Sunday, August 1, 2010

Dune, The Lord of the Rings, Nanjing, and Freedom.

Dune  I just finished this science fiction novel.  I read the book thirty years, and couldn't remember much about it except for, what I thought at the time was, a complicated network of alliances.  I was quite taken with the book all those years ago, maintained a high regard for it through the years.and for whatever reason, I felt a need to buy the book when I went to Canada last month.  Having read it again, it now seems too commonplace.  I will give the book away for 4 rmb -- it cost my 24 in Canada.

TLOR  I am now reading the trilogy (all in one volume).

Nanjing!  We go there  all expenses paid!  They want to use Tony for some reason.

Skateboards  A student tells me he goes to a skateboard park in Wuxi where he can rent a skateboard.  That strikes this Westerner as wierd.

Motorcycles  No one in the class wanted to ride a motorcycle.  Again weird.

Teenagers  Poor Souls.  Some of them are sent to our school because their parents don't want to look at them.  Many are in the awkward and ungainly phase of adolescence.

Are you married?  That question never seems to fail to get an over-the-top reaction from the students.  You think I was asking if they were gay.

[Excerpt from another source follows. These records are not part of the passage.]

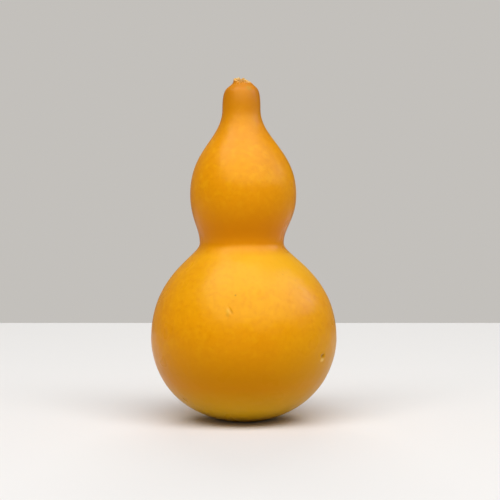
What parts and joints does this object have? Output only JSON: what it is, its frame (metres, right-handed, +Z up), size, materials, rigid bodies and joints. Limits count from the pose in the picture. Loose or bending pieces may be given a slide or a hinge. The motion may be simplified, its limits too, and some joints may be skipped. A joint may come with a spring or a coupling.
{
  "type": "dried bottle gourd",
  "caption": "Small dried bottle gourd with a round belly, a narrow waist, a smaller upper lobe and a short neck with a torn stem stub. It stands upright as an ornament.",
  "frame": {"origin": "centre of the small flat spot under the belly that the gourd stands on", "axes": "+Z up along the gourd, from belly to stem stub; -Y towards the front, the side that the picture shows; +X to the right seen from the front"},
  "size_m": [0.0544, 0.0536, 0.1],
  "materials": {
    "rind": "satin"
  },
  "bodies": {
    "root": {"gourd": "rind"}
  },
  "joints": []
}
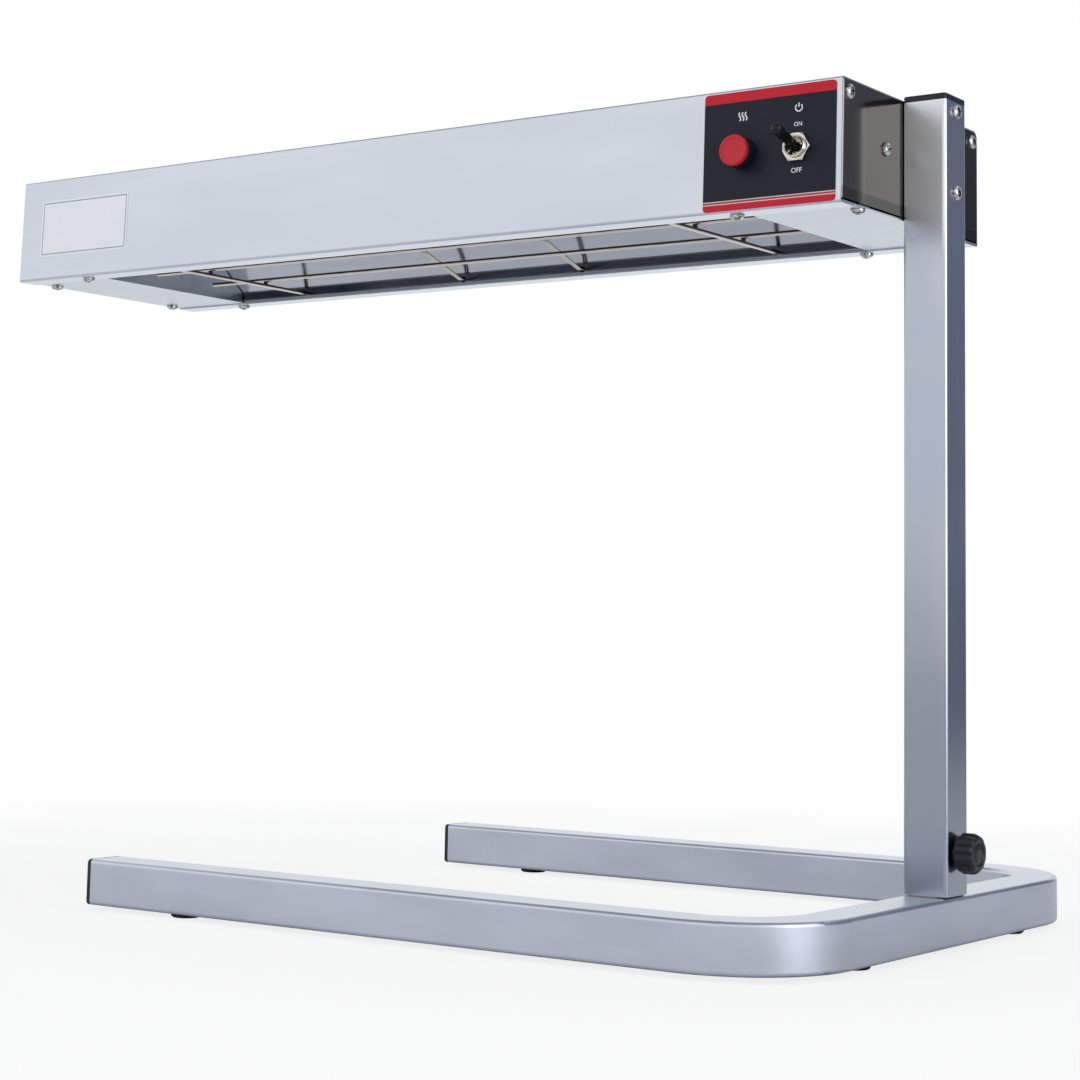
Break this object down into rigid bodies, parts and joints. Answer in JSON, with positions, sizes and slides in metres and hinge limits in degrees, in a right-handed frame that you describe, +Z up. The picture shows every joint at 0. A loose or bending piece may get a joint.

Fortuitous Decision  It was a fine thing, I learned, that I decided to take bus #610 Saturday Morning.  I normally would have taken the #25, but for some reason, perhaps construction, the #25 route was changed so that the bus wasn't coming to the stop near my apartment.  No one seemed to have been informed of this change.  My wife told me that later she and a whole bunch of others waited for the #25 bus for over forty minutes before giving up and taking the #610.  Saturday evening, I took the #25 bus back and had to get off at a stop that was nowhere my apartment.  It remains to be seen if this route change will be permanent -- because of the construction the bus drivers have been changing their routes to avoid traffic jams.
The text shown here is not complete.